3) Make sure ./ssh/id_dsa is chmodded go-r (006)
To set up ssh portforwarding:
Specifically, for CVS from outside the firewall:
ssh -L2401:internalcvsboxaddress:2401 username@firewallbox
Note that the address is the internal IP address; essentially, what you're doing is telling ssh to "connect me to the firewall, and while you're at it, forward any packets from localhost:2401 to the address foo.bar.baz:2401", where that address is from the perspective of the destination box.
There are two gotchas with this approach.
The first is that you have to set up your current archive using a tunnel, so that it shows as having checked out from localhost.

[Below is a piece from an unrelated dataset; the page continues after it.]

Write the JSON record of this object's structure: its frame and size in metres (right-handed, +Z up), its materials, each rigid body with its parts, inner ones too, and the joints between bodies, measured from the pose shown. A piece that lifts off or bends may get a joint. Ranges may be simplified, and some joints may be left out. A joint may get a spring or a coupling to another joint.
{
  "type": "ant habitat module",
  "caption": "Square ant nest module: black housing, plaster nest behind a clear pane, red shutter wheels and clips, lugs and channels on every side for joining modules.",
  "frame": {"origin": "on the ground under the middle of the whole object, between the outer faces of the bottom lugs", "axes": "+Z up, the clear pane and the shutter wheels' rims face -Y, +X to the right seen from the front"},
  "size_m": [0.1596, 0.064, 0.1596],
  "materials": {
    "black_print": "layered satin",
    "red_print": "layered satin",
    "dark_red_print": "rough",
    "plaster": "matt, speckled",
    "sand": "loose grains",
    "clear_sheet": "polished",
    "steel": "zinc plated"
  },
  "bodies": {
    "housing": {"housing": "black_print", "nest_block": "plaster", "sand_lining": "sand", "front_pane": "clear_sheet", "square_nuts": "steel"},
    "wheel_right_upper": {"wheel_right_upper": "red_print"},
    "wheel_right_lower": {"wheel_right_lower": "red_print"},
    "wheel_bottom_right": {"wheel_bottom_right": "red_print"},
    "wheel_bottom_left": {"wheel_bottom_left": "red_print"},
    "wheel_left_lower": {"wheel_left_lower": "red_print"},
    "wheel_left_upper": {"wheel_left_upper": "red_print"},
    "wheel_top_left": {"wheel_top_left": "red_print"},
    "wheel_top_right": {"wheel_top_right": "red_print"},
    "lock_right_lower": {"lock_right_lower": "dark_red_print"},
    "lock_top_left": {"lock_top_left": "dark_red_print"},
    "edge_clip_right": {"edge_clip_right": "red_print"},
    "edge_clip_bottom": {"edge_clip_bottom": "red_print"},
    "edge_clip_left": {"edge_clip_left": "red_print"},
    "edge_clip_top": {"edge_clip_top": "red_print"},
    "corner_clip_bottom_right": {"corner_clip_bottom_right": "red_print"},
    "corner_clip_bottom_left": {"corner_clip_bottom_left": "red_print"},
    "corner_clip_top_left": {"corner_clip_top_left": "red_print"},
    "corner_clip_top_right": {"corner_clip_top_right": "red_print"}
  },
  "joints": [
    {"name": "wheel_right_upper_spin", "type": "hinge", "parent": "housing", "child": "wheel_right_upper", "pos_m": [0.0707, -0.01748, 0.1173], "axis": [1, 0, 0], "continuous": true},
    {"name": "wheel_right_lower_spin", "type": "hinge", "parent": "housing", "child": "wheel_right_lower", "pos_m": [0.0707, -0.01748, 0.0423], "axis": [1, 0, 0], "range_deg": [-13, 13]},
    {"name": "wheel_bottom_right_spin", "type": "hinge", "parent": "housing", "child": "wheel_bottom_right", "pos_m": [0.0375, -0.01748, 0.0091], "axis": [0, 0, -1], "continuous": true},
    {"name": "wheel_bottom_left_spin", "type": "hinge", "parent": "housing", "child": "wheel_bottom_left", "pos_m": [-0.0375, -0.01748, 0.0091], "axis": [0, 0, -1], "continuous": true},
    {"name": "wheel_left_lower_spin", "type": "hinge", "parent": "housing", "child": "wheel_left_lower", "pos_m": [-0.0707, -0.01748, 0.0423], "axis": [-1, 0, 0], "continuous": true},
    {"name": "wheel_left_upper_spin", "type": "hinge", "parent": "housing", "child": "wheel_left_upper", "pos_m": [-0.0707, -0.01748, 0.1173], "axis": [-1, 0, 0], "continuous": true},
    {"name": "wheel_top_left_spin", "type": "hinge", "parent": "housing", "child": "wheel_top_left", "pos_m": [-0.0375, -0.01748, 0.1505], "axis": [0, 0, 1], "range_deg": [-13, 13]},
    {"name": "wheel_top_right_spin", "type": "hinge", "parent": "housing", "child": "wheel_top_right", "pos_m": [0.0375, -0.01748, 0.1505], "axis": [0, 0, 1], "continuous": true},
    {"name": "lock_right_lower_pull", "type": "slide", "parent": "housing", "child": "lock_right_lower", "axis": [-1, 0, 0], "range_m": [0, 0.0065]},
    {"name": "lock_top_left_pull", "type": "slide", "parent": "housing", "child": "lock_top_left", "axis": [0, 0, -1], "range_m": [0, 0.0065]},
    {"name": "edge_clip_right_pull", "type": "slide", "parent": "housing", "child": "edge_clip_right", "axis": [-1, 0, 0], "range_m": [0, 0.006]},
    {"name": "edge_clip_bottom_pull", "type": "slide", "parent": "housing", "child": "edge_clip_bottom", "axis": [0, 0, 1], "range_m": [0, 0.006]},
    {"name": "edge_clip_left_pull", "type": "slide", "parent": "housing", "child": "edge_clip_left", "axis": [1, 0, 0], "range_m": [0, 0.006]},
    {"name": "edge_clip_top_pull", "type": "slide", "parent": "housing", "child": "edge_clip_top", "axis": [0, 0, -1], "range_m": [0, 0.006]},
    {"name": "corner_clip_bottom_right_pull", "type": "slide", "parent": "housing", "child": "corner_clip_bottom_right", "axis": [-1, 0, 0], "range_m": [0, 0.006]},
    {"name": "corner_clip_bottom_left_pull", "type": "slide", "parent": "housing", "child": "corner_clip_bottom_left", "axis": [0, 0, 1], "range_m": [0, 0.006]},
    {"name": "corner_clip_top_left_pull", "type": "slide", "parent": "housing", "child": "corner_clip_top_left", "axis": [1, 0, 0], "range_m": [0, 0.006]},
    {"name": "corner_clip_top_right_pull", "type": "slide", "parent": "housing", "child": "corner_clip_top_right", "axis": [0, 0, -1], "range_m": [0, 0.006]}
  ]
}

The second is that you'll also have to use tunneling when inside the firewall.
To tunnel CVS from inside the firewall, just do the same thing, only instead of tunneling to the firewall, tunnel either to the CVS box (best, for security) or to another box that can get to the CVS box (not a good idea, since if your local network has been subverted, a criminal could eavesdrop on your username and password).

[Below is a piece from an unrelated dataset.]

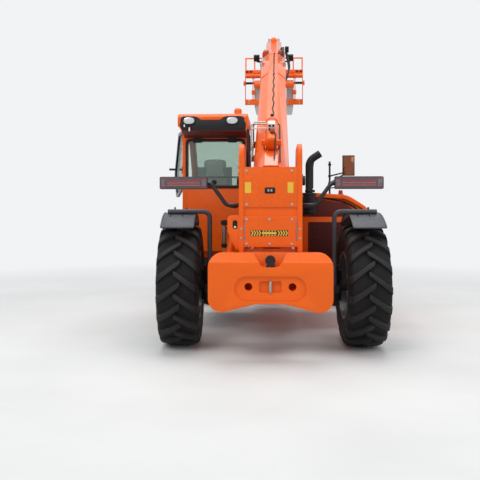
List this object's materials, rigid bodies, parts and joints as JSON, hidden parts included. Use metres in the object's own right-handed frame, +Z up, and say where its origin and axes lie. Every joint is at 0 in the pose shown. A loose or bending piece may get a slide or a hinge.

If you're doing this, you may find it useful to set up a little shell script to kick off the ssh session, and you may also find it useful to set up a "cvsssh.sh" shell script to direct your cvs commands to the local port (at least for the login and checkout, after that it should just work fine).
#!/bin/sh echo "Make sure you have ssh portforwarding to the appropriate box running..." cvs -d :pserver:username@localhost:/usr/local/cvsrepos $1 $2 $3 $4 $5 $6 $7 $8 $9
NOTE: Again, using pserver is considered insecure and risky, these days. Fortunately, these days ssh is more widely accepted and you should have an easier time using ssh for remote CVS.